If your interest centers on understanding Baltimore's mercantile history or Federal period design, Homewood rewards a full visit. The scholarly interpretation assumes some baseline familiarity with period furniture terminology; newcomers to decorative arts benefit from arriving with a mental framework (or reading a brief primer on Federal style beforehand). If you prefer highly guided museum experiences with constant audio narrative, the docent-led model requires patience for questions and may feel slower.

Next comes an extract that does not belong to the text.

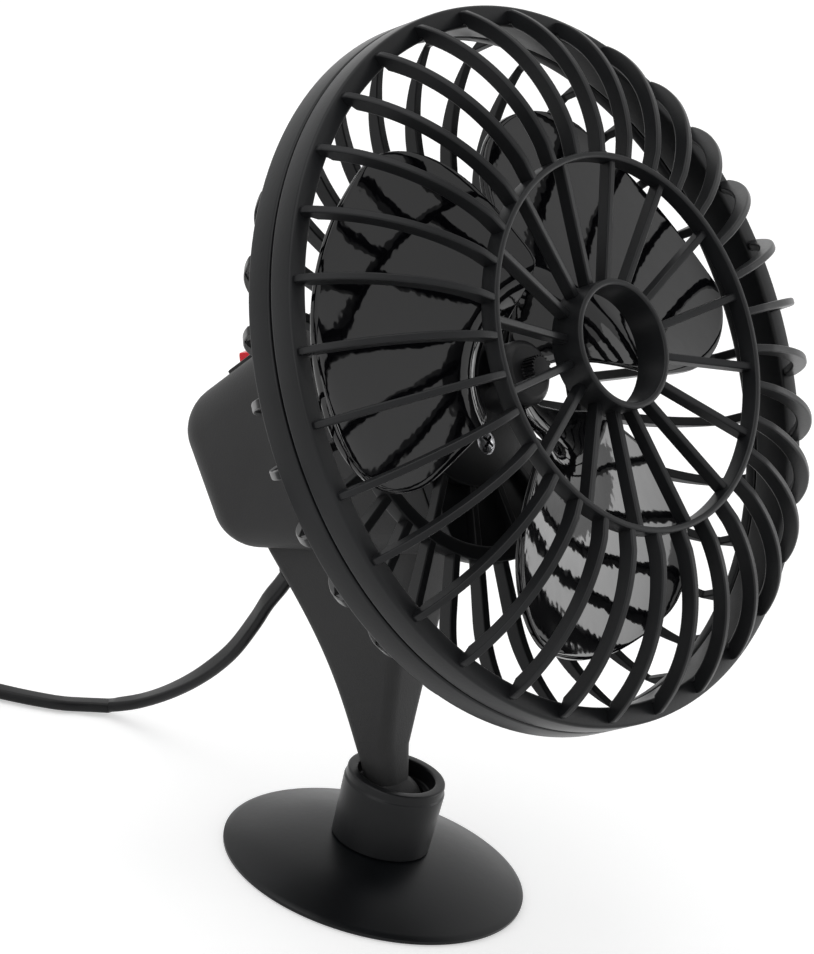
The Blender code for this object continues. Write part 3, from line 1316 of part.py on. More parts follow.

If you're allocating time in north-central Baltimore, consider the Evergreen House, another Johns Hopkins-operated house museum, located at 4545 North Charles Street, roughly 1.5 miles north. Evergreen reflects Gilded Age collecting (1870s onward) rather than Federal craftsmanship, offering a chronological contrast. Both museums operate under the same institutional umbrella but present entirely different collecting philosophies and periods; visiting both provides more insight into how taste shifted across a century than seeing either alone.
Timing and Effort
Plan 90 minutes minimum, including the tour and browsing the small gift shop. The estate grounds are not extensively landscaped in a way that extends a visit beyond the house itself; the lawn and period plantings provide context but not independent exploration. Bad weather does not provide an alternative activity within the museum building beyond the gift shop and a small entry gallery. Summer humidity in the unair-conditioned upper floors can be noticeable.
If you attend a weekday morning tour, expect 6 to 10 people. Weekend tours often reach 15 to 20, which affects how closely you can examine objects and how quickly the docent moves through rooms. This is material to scheduling if you're detail-oriented.
Homewood Museum rewards visitors with specific interests in decorative arts, domestic architecture, or Baltimore's early 19th-century merchant class. It does not function as a recreational museum visit; it functions as a depth resource. Knowing that distinction before buying admission prevents disappointed expectations.